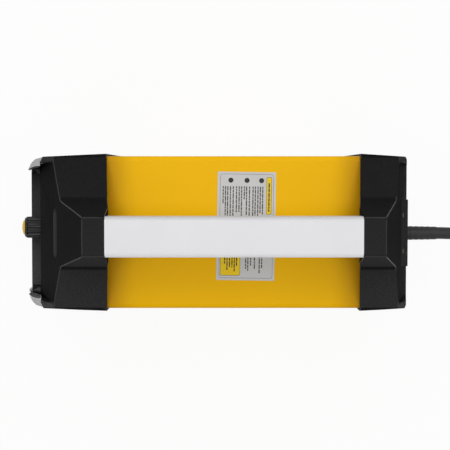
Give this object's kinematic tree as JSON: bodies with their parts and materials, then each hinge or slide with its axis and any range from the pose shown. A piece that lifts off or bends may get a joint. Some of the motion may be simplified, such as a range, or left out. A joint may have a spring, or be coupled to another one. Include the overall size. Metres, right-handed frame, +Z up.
{
  "type": "car battery charger",
  "caption": "Portable car battery charger: steel cover between black bezels, carrying handle, control knob, output sockets, fan and mains cord.",
  "frame": {"origin": "middle of the base on the floor, without the mains cord", "axes": "+X across, +Y from the front to the rear along the length, +Z up"},
  "size_m": [0.1747, 0.561, 0.247],
  "materials": {
    "cover_paint": "smooth glossy yellow enamel on steel sheet",
    "bezel_plastic": "fine spark-eroded texture",
    "handle_plastic": "smooth pale grey moulding",
    "guard_silver": "silver lacquer",
    "zinc": "yellowish zinc plating",
    "steel": "bright zinc plating",
    "galvanised": "galvanised sheet",
    "sticker": "pale printed film without words",
    "panel_plastic": "fine texture",
    "window_plastic": "dark tinted window",
    "module_plastic": "moulded display body",
    "board": "printed circuit laminate",
    "white_plastic": "smooth",
    "black_gloss": "polished black moulding",
    "knob_plastic": "satin black",
    "yellow_plastic": "smooth yellow moulding",
    "red_plastic": "smooth red moulding",
    "lamp_green": "green lens",
    "ribbon": "grey flat cable",
    "brass": "machined brass",
    "copper": "bare copper bar",
    "rear_paint": "satin black powder coat",
    "fan_plastic": "moulded fan plastic",
    "aluminium": "extruded aluminium",
    "ferrite": "ferrite core under tape",
    "capacitor_sleeve": "dark sleeve on aluminium can",
    "foot_rubber": "black rubber",
    "cord_rubber": "black rubber sheath"
  },
  "bodies": {
    "housing": {"case_cover": "cover_paint", "base_tray": "galvanised", "front_bezel": "bezel_plastic", "rear_bezel": "bezel_plastic", "handle_bar": "handle_plastic", "handle_core": "steel", "handle_bolts": "steel", "guard_left": "guard_silver", "guard_right": "guard_silver", "guard_screws": "steel", "label_sticker": "sticker", "cover_screws": "steel", "control_panel": "panel_plastic", "display_window": "window_plastic", "display_module": "module_plastic", "control_board": "board", "board_posts": "white_plastic", "board_screws": "steel", "potentiometer": "steel", "button_switches": "black_gloss", "status_lamps": "lamp_green", "panel_ribbon": "ribbon", "socket_panel": "panel_plastic", "positive_socket": "black_gloss", "negative_socket": "black_gloss", "positive_ring": "red_plastic", "negative_ring": "black_gloss", "socket_contacts": "brass", "socket_nuts": "black_gloss", "copper_bars": "copper", "rear_panel": "rear_paint", "rear_panel_screws": "steel", "rear_top_screws": "zinc", "fan_frame": "fan_plastic", "fan_guard": "steel", "fan_screws": "steel", "switch_frame": "black_gloss", "fuse_holder": "black_gloss", "fuse_cap": "black_gloss", "power_board": "board", "power_board_feet": "brass", "heatsinks": "aluminium", "power_transistors": "black_gloss", "transformer": "ferrite", "output_choke": "copper", "filter_capacitors": "capacitor_sleeve", "rubber_feet": "foot_rubber", "foot_screws": "steel", "cord_gland": "black_gloss", "strain_relief": "cord_rubber", "cord_run": "cord_rubber", "cord_coil": "cord_rubber", "mains_plug": "cord_rubber"},
    "knob": {"control_knob": "knob_plastic", "knob_cap": "yellow_plastic", "knob_shaft": "steel"},
    "mode_button": {"mode_button": "white_plastic"},
    "start_button": {"start_button": "yellow_plastic"},
    "rocker": {"switch_rocker": "red_plastic"},
    "fan": {"fan_rotor": "fan_plastic"}
  },
  "joints": [
    {"name": "knob_turn", "type": "hinge", "parent": "housing", "child": "knob", "pos_m": [-0.002, -0.14461, 0.11745], "axis": [0, -0.9903, 0.1392], "range_deg": [-135, 135]},
    {"name": "mode_press", "type": "slide", "parent": "housing", "child": "mode_button", "axis": [0, 0.9903, -0.1392], "range_m": [0, 0.0015], "stiffness_N_per_m": 600, "springref_m": -0.001},
    {"name": "start_press", "type": "slide", "parent": "housing", "child": "start_button", "axis": [0, 0.9903, -0.1392], "range_m": [0, 0.0015], "stiffness_N_per_m": 600, "springref_m": -0.001},
    {"name": "rocker_tip", "type": "hinge", "parent": "housing", "child": "rocker", "pos_m": [-0.033, 0.156, 0.1095], "axis": [1, 0, 0], "range_deg": [-20, 0]},
    {"name": "fan_spin", "type": "hinge", "parent": "housing", "child": "fan", "pos_m": [0, 0.1426, 0.055], "axis": [0, 1, 0], "continuous": true}
  ]
}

--- WHAT NEEDS TO BE DONE ---
Extract the complete listing verbatim.

--- ANSWER FOR THE TASK ---
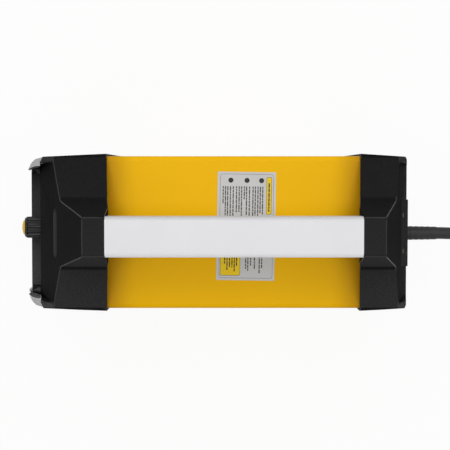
Give this object's kinematic tree as JSON: bodies with their parts and materials, then each hinge or slide with its axis and any range from the pose shown. A piece that lifts off or bends may get a joint. Some of the motion may be simplified, such as a range, or left out. A joint may have a spring, or be coupled to another one. Include the overall size. Metres, right-handed frame, +Z up.
{
  "type": "car battery charger",
  "caption": "Portable car battery charger: steel cover between black bezels, carrying handle, control knob, output sockets, fan and mains cord.",
  "frame": {"origin": "middle of the base on the floor, without the mains cord", "axes": "+X across, +Y from the front to the rear along the length, +Z up"},
  "size_m": [0.1747, 0.561, 0.247],
  "materials": {
    "cover_paint": "smooth glossy yellow enamel on steel sheet",
    "bezel_plastic": "fine spark-eroded texture",
    "handle_plastic": "smooth pale grey moulding",
    "guard_silver": "silver lacquer",
    "zinc": "yellowish zinc plating",
    "steel": "bright zinc plating",
    "galvanised": "galvanised sheet",
    "sticker": "pale printed film without words",
    "panel_plastic": "fine texture",
    "window_plastic": "dark tinted window",
    "module_plastic": "moulded display body",
    "board": "printed circuit laminate",
    "white_plastic": "smooth",
    "black_gloss": "polished black moulding",
    "knob_plastic": "satin black",
    "yellow_plastic": "smooth yellow moulding",
    "red_plastic": "smooth red moulding",
    "lamp_green": "green lens",
    "ribbon": "grey flat cable",
    "brass": "machined brass",
    "copper": "bare copper bar",
    "rear_paint": "satin black powder coat",
    "fan_plastic": "moulded fan plastic",
    "aluminium": "extruded aluminium",
    "ferrite": "ferrite core under tape",
    "capacitor_sleeve": "dark sleeve on aluminium can",
    "foot_rubber": "black rubber",
    "cord_rubber": "black rubber sheath"
  },
  "bodies": {
    "housing": {"case_cover": "cover_paint", "base_tray": "galvanised", "front_bezel": "bezel_plastic", "rear_bezel": "bezel_plastic", "handle_bar": "handle_plastic", "handle_core": "steel", "handle_bolts": "steel", "guard_left": "guard_silver", "guard_right": "guard_silver", "guard_screws": "steel", "label_sticker": "sticker", "cover_screws": "steel", "control_panel": "panel_plastic", "display_window": "window_plastic", "display_module": "module_plastic", "control_board": "board", "board_posts": "white_plastic", "board_screws": "steel", "potentiometer": "steel", "button_switches": "black_gloss", "status_lamps": "lamp_green", "panel_ribbon": "ribbon", "socket_panel": "panel_plastic", "positive_socket": "black_gloss", "negative_socket": "black_gloss", "positive_ring": "red_plastic", "negative_ring": "black_gloss", "socket_contacts": "brass", "socket_nuts": "black_gloss", "copper_bars": "copper", "rear_panel": "rear_paint", "rear_panel_screws": "steel", "rear_top_screws": "zinc", "fan_frame": "fan_plastic", "fan_guard": "steel", "fan_screws": "steel", "switch_frame": "black_gloss", "fuse_holder": "black_gloss", "fuse_cap": "black_gloss", "power_board": "board", "power_board_feet": "brass", "heatsinks": "aluminium", "power_transistors": "black_gloss", "transformer": "ferrite", "output_choke": "copper", "filter_capacitors": "capacitor_sleeve", "rubber_feet": "foot_rubber", "foot_screws": "steel", "cord_gland": "black_gloss", "strain_relief": "cord_rubber", "cord_run": "cord_rubber", "cord_coil": "cord_rubber", "mains_plug": "cord_rubber"},
    "knob": {"control_knob": "knob_plastic", "knob_cap": "yellow_plastic", "knob_shaft": "steel"},
    "mode_button": {"mode_button": "white_plastic"},
    "start_button": {"start_button": "yellow_plastic"},
    "rocker": {"switch_rocker": "red_plastic"},
    "fan": {"fan_rotor": "fan_plastic"}
  },
  "joints": [
    {"name": "knob_turn", "type": "hinge", "parent": "housing", "child": "knob", "pos_m": [-0.002, -0.14461, 0.11745], "axis": [0, -0.9903, 0.1392], "range_deg": [-135, 135]},
    {"name": "mode_press", "type": "slide", "parent": "housing", "child": "mode_button", "axis": [0, 0.9903, -0.1392], "range_m": [0, 0.0015], "stiffness_N_per_m": 600, "springref_m": -0.001},
    {"name": "start_press", "type": "slide", "parent": "housing", "child": "start_button", "axis": [0, 0.9903, -0.1392], "range_m": [0, 0.0015], "stiffness_N_per_m": 600, "springref_m": -0.001},
    {"name": "rocker_tip", "type": "hinge", "parent": "housing", "child": "rocker", "pos_m": [-0.033, 0.156, 0.1095], "axis": [1, 0, 0], "range_deg": [-20, 0]},
    {"name": "fan_spin", "type": "hinge", "parent": "housing", "child": "fan", "pos_m": [0, 0.1426, 0.055], "axis": [0, 1, 0], "continuous": true}
  ]
}